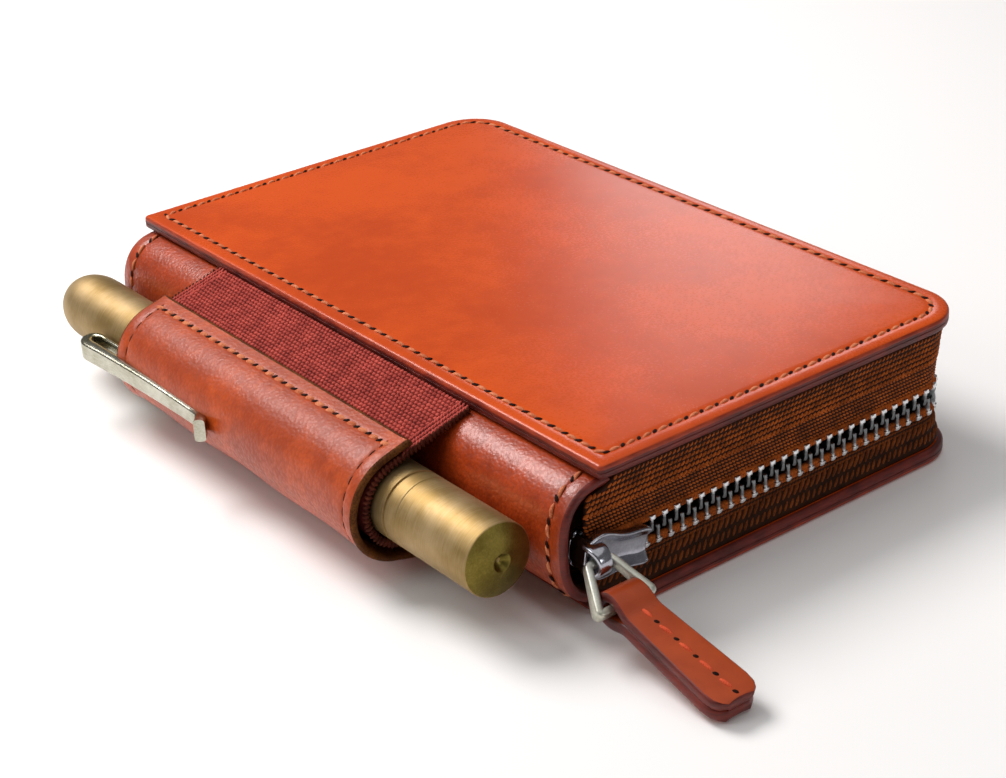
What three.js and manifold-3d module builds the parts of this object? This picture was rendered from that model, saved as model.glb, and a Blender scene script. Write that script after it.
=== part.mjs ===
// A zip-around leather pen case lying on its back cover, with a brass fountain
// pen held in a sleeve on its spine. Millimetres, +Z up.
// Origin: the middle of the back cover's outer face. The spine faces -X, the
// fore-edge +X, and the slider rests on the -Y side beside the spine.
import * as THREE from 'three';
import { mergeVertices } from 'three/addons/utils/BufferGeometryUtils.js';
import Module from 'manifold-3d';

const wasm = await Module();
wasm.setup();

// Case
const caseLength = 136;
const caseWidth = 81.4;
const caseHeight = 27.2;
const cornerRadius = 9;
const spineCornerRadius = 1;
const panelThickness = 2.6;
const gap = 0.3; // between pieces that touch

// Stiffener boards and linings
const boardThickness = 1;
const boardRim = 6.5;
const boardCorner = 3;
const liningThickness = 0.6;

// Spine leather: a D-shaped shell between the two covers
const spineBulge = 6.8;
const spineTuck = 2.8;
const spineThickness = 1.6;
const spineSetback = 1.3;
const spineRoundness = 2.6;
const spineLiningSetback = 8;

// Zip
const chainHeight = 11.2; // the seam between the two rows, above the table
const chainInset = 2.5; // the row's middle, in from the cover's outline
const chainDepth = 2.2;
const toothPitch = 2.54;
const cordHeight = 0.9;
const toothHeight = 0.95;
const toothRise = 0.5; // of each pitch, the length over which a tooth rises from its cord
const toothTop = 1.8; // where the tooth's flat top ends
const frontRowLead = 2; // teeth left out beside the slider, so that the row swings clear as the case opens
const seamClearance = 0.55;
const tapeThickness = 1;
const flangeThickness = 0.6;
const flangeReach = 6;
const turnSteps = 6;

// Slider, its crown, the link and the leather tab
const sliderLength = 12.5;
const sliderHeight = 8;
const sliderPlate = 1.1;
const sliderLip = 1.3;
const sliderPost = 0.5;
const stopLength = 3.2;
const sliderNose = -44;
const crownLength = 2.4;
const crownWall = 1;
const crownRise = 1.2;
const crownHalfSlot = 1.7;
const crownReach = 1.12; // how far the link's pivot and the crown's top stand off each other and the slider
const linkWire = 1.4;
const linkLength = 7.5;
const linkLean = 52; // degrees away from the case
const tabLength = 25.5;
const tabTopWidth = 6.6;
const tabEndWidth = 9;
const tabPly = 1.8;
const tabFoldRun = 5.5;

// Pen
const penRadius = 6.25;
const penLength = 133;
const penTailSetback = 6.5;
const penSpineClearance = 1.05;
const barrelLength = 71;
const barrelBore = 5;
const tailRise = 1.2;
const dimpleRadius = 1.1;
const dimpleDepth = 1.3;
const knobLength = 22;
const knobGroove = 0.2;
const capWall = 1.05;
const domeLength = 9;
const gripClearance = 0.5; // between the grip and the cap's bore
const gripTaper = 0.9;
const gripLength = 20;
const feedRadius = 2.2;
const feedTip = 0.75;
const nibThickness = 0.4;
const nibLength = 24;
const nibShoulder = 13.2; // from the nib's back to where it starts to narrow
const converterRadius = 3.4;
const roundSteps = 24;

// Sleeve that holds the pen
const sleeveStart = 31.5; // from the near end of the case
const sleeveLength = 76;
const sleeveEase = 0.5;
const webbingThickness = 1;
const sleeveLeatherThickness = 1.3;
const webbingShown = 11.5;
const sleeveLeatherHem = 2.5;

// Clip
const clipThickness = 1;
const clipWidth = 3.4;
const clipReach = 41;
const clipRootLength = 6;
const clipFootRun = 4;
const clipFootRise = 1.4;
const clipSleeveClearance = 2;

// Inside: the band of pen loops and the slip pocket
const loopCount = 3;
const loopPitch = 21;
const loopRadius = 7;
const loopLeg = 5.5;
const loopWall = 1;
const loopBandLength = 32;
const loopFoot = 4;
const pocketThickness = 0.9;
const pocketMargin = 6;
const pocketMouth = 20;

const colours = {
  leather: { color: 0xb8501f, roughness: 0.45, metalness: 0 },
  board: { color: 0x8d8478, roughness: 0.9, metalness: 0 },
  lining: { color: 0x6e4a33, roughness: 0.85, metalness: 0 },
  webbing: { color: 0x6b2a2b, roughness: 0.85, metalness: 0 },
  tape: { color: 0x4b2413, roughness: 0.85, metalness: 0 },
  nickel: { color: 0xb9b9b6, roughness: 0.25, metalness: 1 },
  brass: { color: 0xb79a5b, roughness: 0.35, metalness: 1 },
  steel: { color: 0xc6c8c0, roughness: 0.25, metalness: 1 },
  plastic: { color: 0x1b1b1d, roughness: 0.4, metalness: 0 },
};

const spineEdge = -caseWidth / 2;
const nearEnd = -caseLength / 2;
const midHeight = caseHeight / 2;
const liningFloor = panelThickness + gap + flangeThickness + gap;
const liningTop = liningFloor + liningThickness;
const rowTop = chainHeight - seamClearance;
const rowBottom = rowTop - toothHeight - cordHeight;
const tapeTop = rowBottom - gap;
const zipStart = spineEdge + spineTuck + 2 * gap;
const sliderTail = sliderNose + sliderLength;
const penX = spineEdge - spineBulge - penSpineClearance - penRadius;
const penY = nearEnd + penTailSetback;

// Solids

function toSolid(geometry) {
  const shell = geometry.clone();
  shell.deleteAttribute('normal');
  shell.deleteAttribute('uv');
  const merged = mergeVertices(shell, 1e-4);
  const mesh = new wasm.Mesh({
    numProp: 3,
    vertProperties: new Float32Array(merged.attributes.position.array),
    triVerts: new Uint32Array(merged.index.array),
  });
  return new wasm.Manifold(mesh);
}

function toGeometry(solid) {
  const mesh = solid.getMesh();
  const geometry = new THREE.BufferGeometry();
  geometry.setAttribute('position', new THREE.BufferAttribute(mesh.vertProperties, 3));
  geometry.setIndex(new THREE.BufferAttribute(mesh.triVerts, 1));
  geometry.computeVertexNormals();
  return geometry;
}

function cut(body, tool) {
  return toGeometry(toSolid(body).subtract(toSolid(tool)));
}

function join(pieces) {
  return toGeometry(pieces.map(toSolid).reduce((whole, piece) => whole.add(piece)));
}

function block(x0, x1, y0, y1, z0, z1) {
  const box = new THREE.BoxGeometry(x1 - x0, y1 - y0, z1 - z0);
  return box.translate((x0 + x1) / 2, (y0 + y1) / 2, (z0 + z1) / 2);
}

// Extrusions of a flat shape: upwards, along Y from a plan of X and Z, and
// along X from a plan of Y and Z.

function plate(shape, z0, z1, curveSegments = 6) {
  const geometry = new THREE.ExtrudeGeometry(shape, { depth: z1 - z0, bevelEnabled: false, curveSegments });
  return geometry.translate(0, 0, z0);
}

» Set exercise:
Show every line above in which the word "that" occurs.

» Answer to this task:
What three.js and manifold-3d module builds the parts of this object? This picture was rendered from that model, saved as model.glb, and a Blender scene script. Write that script after it.
const gap = 0.3; // between pieces that touch
const frontRowLead = 2; // teeth left out beside the slider, so that the row swings clear as the case opens
// Sleeve that holds the pen